The case’s testimony shows that baggers and packers at Bushwick Associated Supermarket were paid nothing, receiving only tips as compensation, which amounted to approximately $30 a day. The delivery workers worked an average of 70 hours a week but made less than minimum wage and no overtime, as required by state labor laws. Making just over $4 an hour, including tips, they netted barely $300 for a six-day, 70-hour work week. Cashiers and stock people were also denied overtime pay despite working extra hours nearly every day they were employed at the Brooklyn market.
The case against Nunez and Duran covers a two-year period between 2004 and 2006 and alleges that the men not only failed to provide adequate compensation for their workers, but filed false documents with the state to cover up their wrongdoings.

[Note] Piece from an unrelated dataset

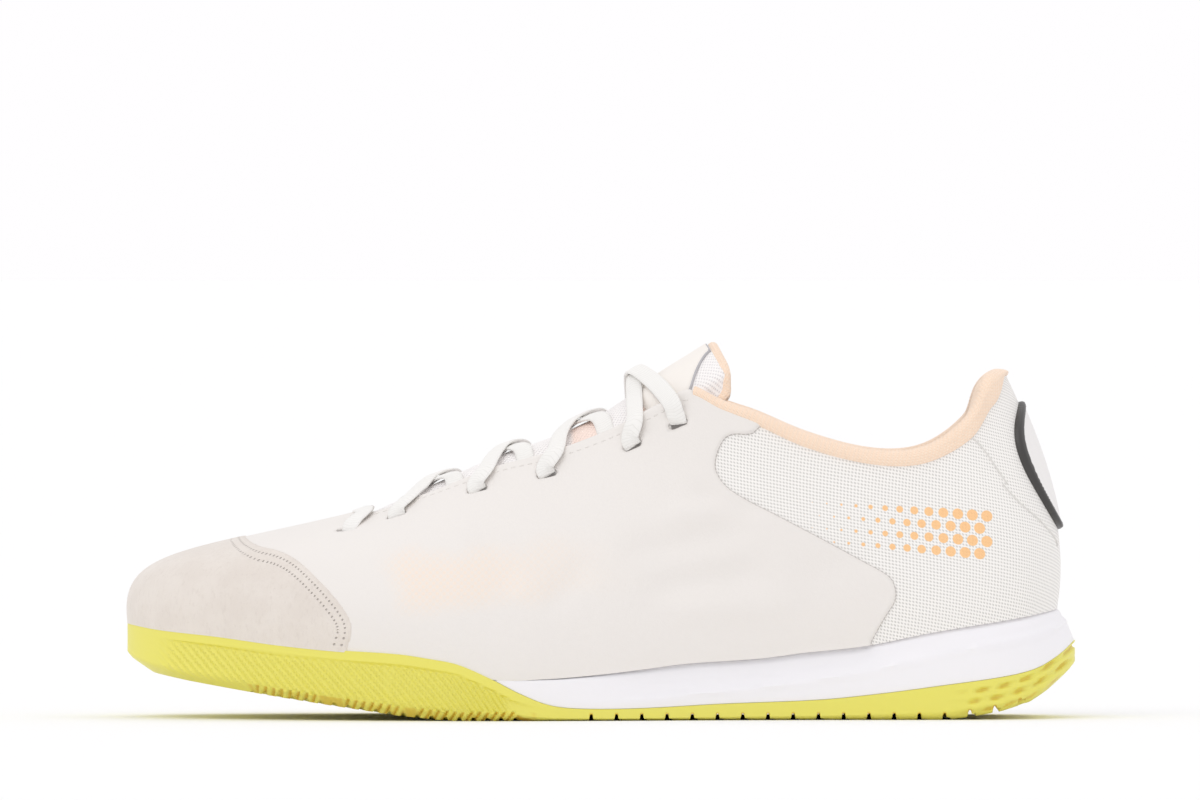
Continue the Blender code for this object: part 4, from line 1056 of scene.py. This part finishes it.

The AG’s office said that in violation of New York State Labor Law, Nunez and Duran did not pay their workers overtime, failed to provide minimum wage to many and, in some cases, provided no compensation at all. The executives, both Spanish speakers, also made no efforts to ensure that their primarily Spanish-speaking employees understood what they were being paid for and what deductions were being taken.
On top of cheating their workers, the case also alleges that Nunez and Duran then falsified their business records to the state. They created a separate set of payroll records for the majority of their employees, showing that each employee worked no more than 40 hours a week, when in reality every worker worked overtime for most weeks employed at the store.
The pair is also being charged with filing false documents with the State’s Unemployment Insurance Fund, claiming fewer workers than were actually employed at the Associated Supermarket. Based on these false documents, the AG’s office says Nunez and Duran paid less into the Unemployment Insurance Fund than required to by law and failed to adequately cover all of their employees.
The Unemployment Insurance Fund is set up to give workers an income while they are out of work and looking for a new job. If an employer is cheating the system, it makes it nearly impossible for employees to attain benefits for themselves and their families, Cuomo said. 10-09-08
Category: Business, Consumers, Courts, New York State
- Add this post to
- Del.icio.us -
- Meneame -
- Digg
COPYRIGHT 2007 - NORTH COUNTRY GAZETTE All rights reserved. This material may not be published, broadcast, rewritten or redistributed without the express written permission of the publisher.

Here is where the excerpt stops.